» DESCRIPTION OF THE TASK
Filter the records for lines holding the string "ones".
-- START --
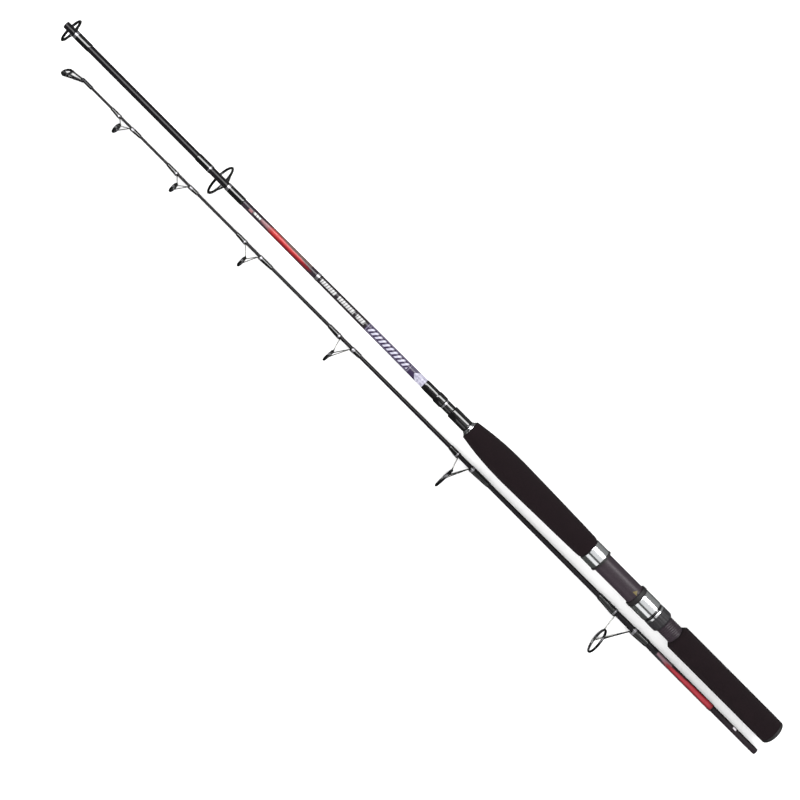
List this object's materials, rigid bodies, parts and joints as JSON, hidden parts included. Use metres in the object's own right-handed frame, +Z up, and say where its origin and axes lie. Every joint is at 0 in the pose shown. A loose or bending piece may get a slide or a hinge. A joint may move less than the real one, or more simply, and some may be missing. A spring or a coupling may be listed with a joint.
{
  "type": "two-piece fishing rod",
  "caption": "Two-piece spinning rod taken apart, with foam grips, screw-locking reel seat, wrapped ring guides and plug-in ferrule.",
  "frame": {"origin": "on the surface the rod lies on, under the middle of its bounding box", "axes": "+X from the butt end towards the tips, +Y towards the tip section's side, +Z up"},
  "size_m": [1.0986, 0.1016, 0.0808],
  "materials": {
    "blank": "gloss",
    "foam": "matte",
    "rubber": "matte",
    "seat": "satin",
    "chrome": "polished",
    "trim": "gloss",
    "nut": "satin",
    "silver": "satin",
    "arbor": "matte",
    "wrap": "gloss",
    "frame": "satin",
    "ceramic": "gloss"
  },
  "bodies": {
    "butt_section": {"butt_blank": "blank", "butt_cap": "rubber", "rear_grip": "foam", "reel_seat": "seat", "rear_arbor": "arbor", "front_arbor": "arbor", "fixed_hood_rim": "trim", "fixed_hood": "chrome", "foregrip": "foam", "winding_check": "silver", "fore_collar": "trim", "handle_wrap": "wrap", "trim_sleeve": "trim", "butt_guide_1_frame": "frame", "butt_guide_1_ring": "ceramic", "butt_guide_1_front_wrap": "wrap", "butt_guide_1_rear_wrap": "wrap", "butt_guide_2_frame": "frame", "butt_guide_2_ring": "ceramic", "butt_guide_2_rear_wrap": "wrap"},
    "tip_section": {"tip_blank": "blank", "tip_guide_1_frame": "frame", "tip_guide_1_ring": "ceramic", "tip_guide_1_front_wrap": "wrap", "tip_guide_1_rear_wrap": "wrap", "tip_guide_2_frame": "frame", "tip_guide_2_ring": "ceramic", "tip_guide_2_front_wrap": "wrap", "tip_guide_2_rear_wrap": "wrap", "tip_guide_3_frame": "frame", "tip_guide_3_ring": "ceramic", "tip_guide_3_front_wrap": "wrap", "tip_guide_3_rear_wrap": "wrap", "tip_guide_4_frame": "frame", "tip_guide_4_ring": "ceramic", "tip_guide_4_front_wrap": "wrap", "tip_guide_4_rear_wrap": "wrap", "tip_guide_5_frame": "frame", "tip_guide_5_ring": "ceramic", "tip_guide_5_front_wrap": "wrap", "tip_guide_5_rear_wrap": "wrap", "tip_guide_6_frame": "frame", "tip_guide_6_ring": "ceramic", "tip_guide_6_front_wrap": "wrap", "tip_guide_6_rear_wrap": "wrap", "tip_top_frame": "frame", "tip_top_ring": "ceramic"},
    "sliding_hood": {"sliding_hood": "chrome", "sliding_hood_rim": "trim", "sliding_hood_end": "trim"},
    "lock_nut": {"lock_nut": "nut", "lock_nut_band": "silver"}
  },
  "joints": [
    {"name": "tip_slide", "type": "slide", "parent": "butt_section", "child": "tip_section", "axis": [1, 0, 0], "range_m": [0, 1.1]},
    {"name": "hood_slide", "type": "slide", "parent": "butt_section", "child": "sliding_hood", "axis": [0.9984, 0, 0.0567], "range_m": [-0.0185, 0.0125]},
    {"name": "nut_turn", "type": "hinge", "parent": "sliding_hood", "child": "lock_nut", "pos_m": [-0.36411, -0.03083, 0.02528], "axis": [0.9984, 0, 0.0567], "range_deg": [-2590, 1725]}
  ],
  "couplings": [
    {"joint": "hood_slide", "follows": "nut_turn", "m_per_rad": 0.00039789}
  ]
}
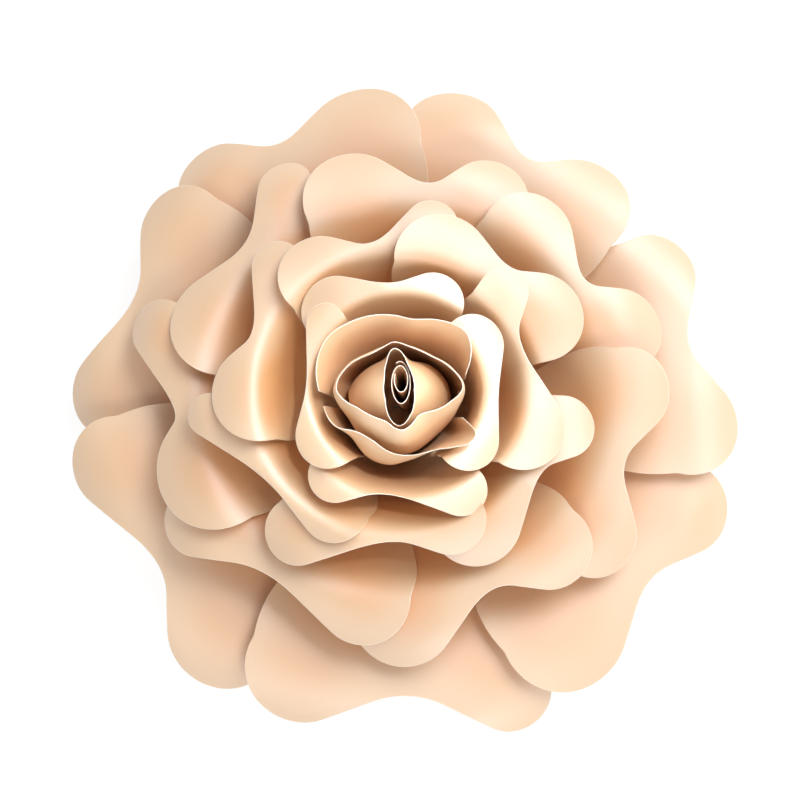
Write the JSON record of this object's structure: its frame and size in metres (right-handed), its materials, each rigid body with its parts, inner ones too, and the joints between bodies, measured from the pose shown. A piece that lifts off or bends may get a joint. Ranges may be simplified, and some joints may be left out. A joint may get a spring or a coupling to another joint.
{
  "type": "giant paper flower",
  "caption": "Large paper rose: rings of two-lobed card petals with rolled-back edges, glued round a rolled bud on a flat card base.",
  "frame": {"origin": "middle of the back face of the round card base", "axes": "+Z along the flower's own axis, from the base towards the bud; +Y is the top of the flower as it hangs; +X is to the right, seen from the front"},
  "size_m": [0.4882, 0.4733, 0.1479],
  "materials": {
    "petal_card": "smooth peach card with a faint pearl sheen and pale cut edges",
    "base_card": "plain matte card"
  },
  "bodies": {
    "root": {"base_disc": "base_card", "outer_petal_1": "petal_card", "outer_petal_2": "petal_card", "outer_petal_3": "petal_card", "outer_petal_4": "petal_card", "outer_petal_5": "petal_card", "outer_petal_6": "petal_card", "outer_petal_7": "petal_card", "second_petal_1": "petal_card", "second_petal_2": "petal_card", "second_petal_3": "petal_card", "second_petal_4": "petal_card", "second_petal_5": "petal_card", "second_petal_6": "petal_card", "second_petal_7": "petal_card", "third_petal_1": "petal_card", "third_petal_2": "petal_card", "third_petal_3": "petal_card", "third_petal_4": "petal_card", "third_petal_5": "petal_card", "third_petal_6": "petal_card", "third_petal_7": "petal_card", "inner_petal_1": "petal_card", "inner_petal_2": "petal_card", "inner_petal_3": "petal_card", "inner_petal_4": "petal_card", "bud_petal_upper": "petal_card", "bud_petal_lower": "petal_card", "bud_wrap_outer": "petal_card", "bud_wrap_inner": "petal_card", "centre_roll": "petal_card"}
  },
  "joints": []
}
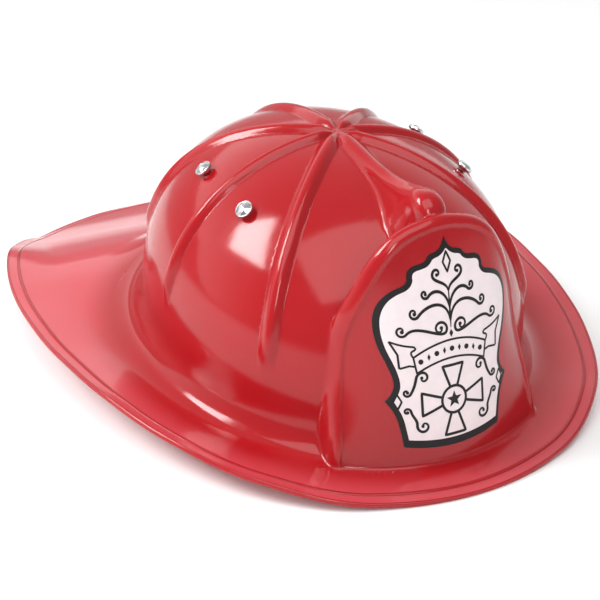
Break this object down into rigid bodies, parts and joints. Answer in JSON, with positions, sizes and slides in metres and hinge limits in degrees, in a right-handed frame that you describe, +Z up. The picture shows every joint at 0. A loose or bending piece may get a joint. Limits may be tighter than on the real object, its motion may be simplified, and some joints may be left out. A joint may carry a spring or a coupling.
{
  "type": "firefighter helmet",
  "caption": "Glossy red moulded firefighter helmet with ribbed dome, drooping rear brim, standing front shield with a plain badge, riveted strap cradle and sliding headband.",
  "frame": {"origin": "on the resting table, under the centre of the helmet's overall outline, on its plane of symmetry", "axes": "+Z up; the helmet faces -Y, so +Y is the rear brim; X = 0 is the plane of symmetry; node names with left and right are as seen from the front, so left is -X and the wearer's own left is +X"},
  "size_m": [0.2766, 0.376, 0.1268],
  "materials": {
    "shell_red": "gloss moulded, slightly translucent red",
    "badge_print": "satin printed label, pale with black line ornament",
    "bright_steel": "bright plated, lightly hammered",
    "washer_steel": "satin",
    "webbing": "woven polyester tape",
    "band_plastic": "fine grained moulded",
    "sweat_pad": "brushed fabric over foam"
  },
  "bodies": {
    "helmet": {"shell": "shell_red", "badge": "badge_print", "rivet_front_left": "bright_steel", "rivet_front_right": "bright_steel", "rivet_rear_left": "bright_steel", "rivet_rear_right": "bright_steel", "washer_front_left": "washer_steel", "washer_front_right": "washer_steel", "washer_rear_left": "washer_steel", "washer_rear_right": "washer_steel", "crown_strap_a": "webbing", "crown_strap_b": "webbing", "crown_rivet": "washer_steel", "hanger_front_left": "webbing", "hanger_front_right": "webbing", "hanger_rear_left": "webbing", "hanger_rear_right": "webbing", "band_stud_front_left": "band_plastic", "band_stud_front_right": "band_plastic", "band_stud_rear_left": "band_plastic", "band_stud_rear_right": "band_plastic", "headband_front": "band_plastic", "keeper_left": "band_plastic", "keeper_right": "band_plastic", "brow_pad": "sweat_pad"},
    "nape_band": {"headband_rear": "band_plastic", "size_stud_left": "band_plastic", "size_stud_right": "band_plastic", "nape_pad": "sweat_pad"}
  },
  "joints": [
    {"name": "size_adjust", "type": "slide", "parent": "helmet", "child": "nape_band", "axis": [0, 0.9956, 0.0932], "range_m": [-0.006, 0.006]}
  ]
}
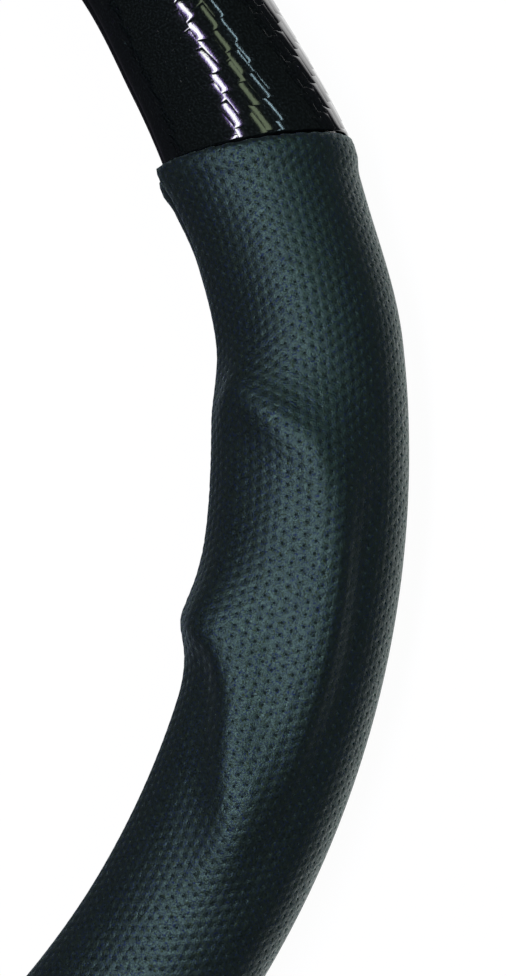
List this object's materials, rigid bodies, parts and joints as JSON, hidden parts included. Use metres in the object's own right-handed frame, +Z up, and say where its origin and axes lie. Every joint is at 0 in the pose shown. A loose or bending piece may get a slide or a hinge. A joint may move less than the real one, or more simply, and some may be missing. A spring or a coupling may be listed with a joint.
{
  "type": "steering wheel cover",
  "caption": "Slip-on ring cover for a steering wheel rim, with perforated leather grips that swell into palm rests and glossy carbon-look arcs between them.",
  "frame": {"origin": "middle of the ring on the plane that the cover lies on", "axes": "+Z up along the ring's axis, out of the side that faces the driver; +Y towards twelve o'clock; +X towards three o'clock, the right grip"},
  "size_m": [0.384, 0.3748, 0.0405],
  "materials": {
    "core_rubber": "matt, lightly ribbed inside",
    "perforated_leather": "satin, fine grain, perforated",
    "pad_foam": "open foam",
    "carbon_look_vinyl": "clear gloss over a woven relief"
  },
  "bodies": {
    "root": {"core_ring": "core_rubber", "grip_cover_right": "perforated_leather", "grip_cover_left": "perforated_leather", "palm_pad_right": "pad_foam", "palm_pad_left": "pad_foam", "gloss_cover_top": "carbon_look_vinyl", "gloss_cover_bottom": "carbon_look_vinyl"}
  },
  "joints": []
}
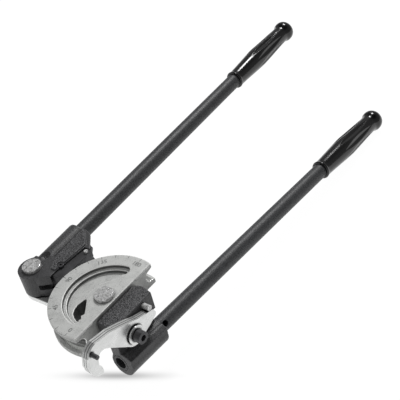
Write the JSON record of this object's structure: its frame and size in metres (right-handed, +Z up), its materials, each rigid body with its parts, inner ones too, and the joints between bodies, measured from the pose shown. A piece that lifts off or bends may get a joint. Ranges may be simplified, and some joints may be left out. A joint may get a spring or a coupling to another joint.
{
  "type": "tube bender",
  "caption": "Hand lever tube bender: grooved half-round die, forming shoe on a swinging handle, laminated hook that holds the tube, and a fixed handle.",
  "frame": {"origin": "centre of the flat top of the centre pin's head, on the axis that the die is round about", "axes": "+Z up along the pins, +X along the die's flat towards the grips, +Y from the die towards the clevis pin"},
  "size_m": [0.7202, 0.2358, 0.1387],
  "materials": {
    "cast_aluminium": "as cast, fine speckle, satin",
    "black_casting": "pebbled black casting, satin",
    "bar_paint": "dark grey textured paint, matt",
    "zinc_plate": "bright zinc plate, satin",
    "pin_steel": "rough machined steel, satin",
    "black_oxide": "black oxide, satin",
    "bearing_bronze": "sintered bronze, satin",
    "black_vinyl": "moulded black vinyl, gloss"
  },
  "bodies": {
    "fixed_handle": {"bending_die": "cast_aluminium", "lower_casting": "black_casting", "centre_pin": "pin_steel", "centre_pin_washer": "zinc_plate", "centre_pin_clip": "black_oxide", "thrust_washer": "bearing_bronze", "die_screw_left": "black_oxide", "die_screw_right": "black_oxide", "stop_pin": "pin_steel", "hook_bolt": "black_oxide", "hook_spring_washer": "black_oxide", "hook_washer": "zinc_plate", "hook_sleeve": "pin_steel", "lower_bar": "bar_paint", "lower_bar_pin": "pin_steel", "lower_grip": "black_vinyl"},
    "link": {"link_strap": "zinc_plate", "link_bush": "bearing_bronze", "clevis_pin": "pin_steel", "clevis_washer": "zinc_plate", "clevis_clip": "black_oxide"},
    "forming_handle": {"upper_head": "black_casting", "head_bush": "bearing_bronze", "forming_shoe": "black_oxide", "shoe_screw": "black_oxide", "shoe_stop_screw": "pin_steel", "upper_bar": "bar_paint", "upper_bar_pin": "pin_steel", "upper_grip": "black_vinyl"},
    "hook": {"hook_plate_back": "zinc_plate", "hook_plate_middle": "zinc_plate", "hook_plate_front": "zinc_plate", "finger_pin": "black_oxide", "plate_rivet_claw": "pin_steel", "plate_rivet_tail": "pin_steel"}
  },
  "joints": [
    {"name": "link_swing", "type": "hinge", "parent": "fixed_handle", "child": "link", "pos_m": [0, 0, -0.0433], "axis": [0, 0, 1], "range_deg": [-90, 90]},
    {"name": "handle_swing", "type": "hinge", "parent": "link", "child": "forming_handle", "pos_m": [-0.0065, 0.121, -0.0219], "axis": [0, 0, 1], "range_deg": [0, 120]},
    {"name": "hook_lift", "type": "hinge", "parent": "fixed_handle", "child": "hook", "pos_m": [-0.0143, -0.0485, -0.0304], "axis": [0, 1, 0], "range_deg": [0, 30]}
  ]
}
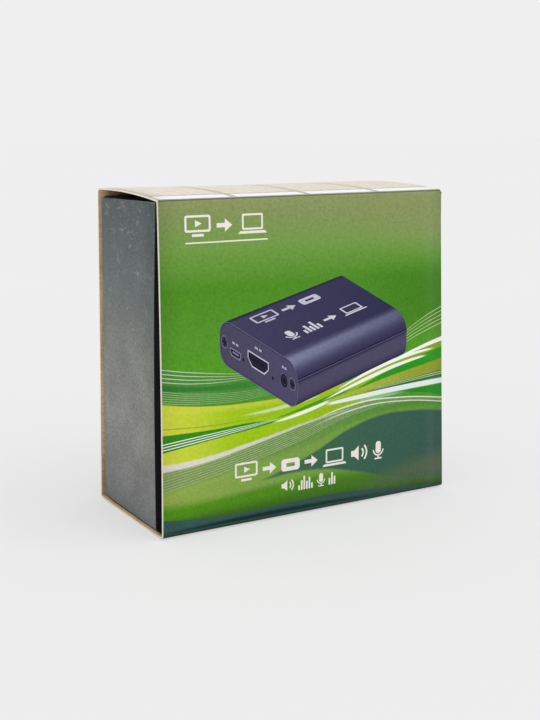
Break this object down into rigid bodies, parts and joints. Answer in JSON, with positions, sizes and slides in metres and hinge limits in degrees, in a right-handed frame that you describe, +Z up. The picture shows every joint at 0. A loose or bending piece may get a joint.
-- END --
» TASK OUTPUT
Write the JSON record of this object's structure: its frame and size in metres (right-handed), its materials, each rigid body with its parts, inner ones too, and the joints between bodies, measured from the pose shown. A piece that lifts off or bends may get a joint. Ranges may be simplified, and some joints may be left out. A joint may get a spring or a coupling to another joint.
Write the JSON record of this object's structure: its frame and size in metres (right-handed, +Z up), its materials, each rigid body with its parts, inner ones too, and the joints between bodies, measured from the pose shown. A piece that lifts off or bends may get a joint. Ranges may be simplified, and some joints may be left out. A joint may get a spring or a coupling to another joint.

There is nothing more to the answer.